* begin *
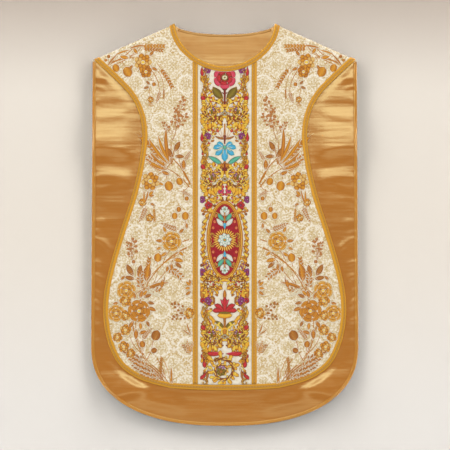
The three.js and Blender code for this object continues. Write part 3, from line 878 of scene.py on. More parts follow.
class Needlework:
    """Embroidered shapes gathered into one mesh on a surface."""

    def __init__(self, name: str, surface: Surface, ground: float, sides: Sequence[int] = (1, -1)) -> None:
        """Starts an empty piece.

        Args:
            name: The piece's name.
            surface: What the ground cloth follows.
            ground: Height of the ground above that surface, in millimetres.
            sides: 1 for shapes where they are drawn, -1 for their mirror images.
        """
        self.name = name
        self.surface = surface
        self.ground = ground
        self.sides = sides
        self.edging = 0.65
        self.spots: list[Array] = []
        self.faces: list[Array] = []
        self.paint: list[Array] = []
        self.pattern: list[Array] = []
        self.count = 0

    def ribbon(self, path: Array, halves: Array, silk: Thread, layer: float = 0) -> None:
        """Lays a domed strip of thread along a path.

        Args:
            path: Its middle line.
            halves: Half its width at each point.
            silk: Its thread.
            layer: How far up the pile of threads it lies.
        """
        run = np.gradient(path, axis=0)
        run /= np.maximum(np.linalg.norm(run, axis=1), 1e-9)[:, None]
        left = np.stack([-run[:, 1], run[:, 0]], axis=1) * halves[:, None]
        grid = np.stack([path + left, path, path - left], axis=1)
        dome = min(0.3, 0.1 + 0.05 * float(halves.max()))
        low = self.ground + 0.06 + 0.11 * layer + 0.00002 * self.count
        lift = low + np.stack([0 * halves, dome * halves / halves.max(), 0 * halves], axis=1)
        # Painted shade at both edges of the strip and a painted highlight along its middle.
        paint = np.array([linear(silk.dark), linear(silk.light), linear(silk.dark)])
        pattern = np.stack(
            [np.stack([-halves, 0 * halves, halves], axis=1), np.repeat(lengths(path)[:, None], 3, axis=1)],
            axis=-1
        )
        for side in self.sides:
            shown = grid if side > 0 else mirrored(grid)[:, ::-1]
            self.spots.append(np.concatenate([shown, lift[..., None]], axis=-1).reshape(-1, 3))
            self.faces.append(grid_faces(len(path), 3) + self.count)
            self.paint.append(np.tile(paint, (len(path), 1)))
            self.pattern.append(pattern.reshape(-1, 2))
            self.count += 3 * len(path)

    def build(self, material: Material, slot: str) -> Object:
        """Makes the object."""
        spots = np.concatenate(self.spots)
        sheet = Sheet(self.name)
        placed = self.surface.place(spots[:, 0], spots[:, 1], spots[:, 2])
        sheet.add(
            placed, np.concatenate(self.faces), np.concatenate(self.pattern), np.concatenate(self.paint)
        )
        return sheet.build(material, slot)

    def shape(self, profile: Profile, x: float, y: float, angle: float, length: float, width: float,
              silk: Thread, layer: float = 0, bend: float = 0.0, edge: Thread | None = None,
              points: int = 6) -> Array:
        """Lays one leaf, petal, bud or stem, and returns its middle line.

        Args:
            profile: Its outline.
            x: Where it starts, across.
            y: Where it starts, along.
            angle: Its direction at the start, in degrees.
            length: Its length.
            width: Its greatest width.
            silk: Its thread.
            layer: How far up the pile it lies.
            bend: How far it turns on its way, in degrees.
            edge: A thread that outlines it.
            points: How many points its middle line has.

        Returns:
            The middle line.
        """
        turns = np.radians(angle + bend * (np.linspace(0, 1, points)[:-1] + 0.5 / (points - 1)))
        steps = np.stack([np.cos(turns), np.sin(turns)], axis=1) * length / (points - 1)
        path = np.vstack([[0.0, 0.0], np.cumsum(steps, axis=0)]) + [x, y]
        halves = profile.widths(points) * width / 2
        if edge is not None:
            middle = path.mean(axis=0)
            rim = min(self.edging, 0.3 + 0.12 * width)
            grown = middle + (path - middle) * (1 + 1.7 * rim / length)
            self.ribbon(grown, halves + rim, edge, layer)
            layer += 1
        self.ribbon(path, np.maximum(halves, 0.05), silk, layer)
        return path

    # A pointed leaf, a petal in its usual dark edge, and a stem
    blade = partialmethod(shape, Profile.LEAF)
    petal = partialmethod(shape, Profile.DROP, edge=UMBER)
    twig = partialmethod(shape, Profile.STEM)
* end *
▶ [Aim]
Beginning at the top of the data, please return every line until and including the line containing "an empty piece.", copied exactly, and nothing past it.

▶ [Solution to the problem]
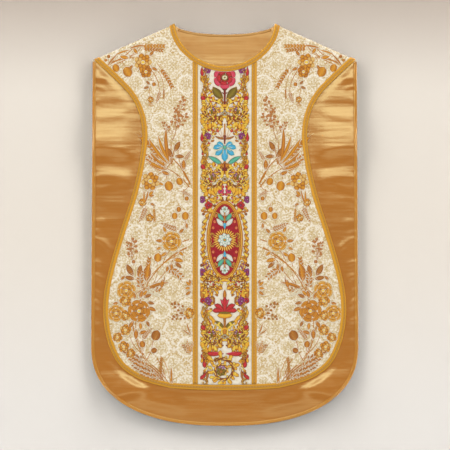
The three.js and Blender code for this object continues. Write part 3, from line 878 of scene.py on. More parts follow.
class Needlework:
    """Embroidered shapes gathered into one mesh on a surface."""

    def __init__(self, name: str, surface: Surface, ground: float, sides: Sequence[int] = (1, -1)) -> None:
        """Starts an empty piece.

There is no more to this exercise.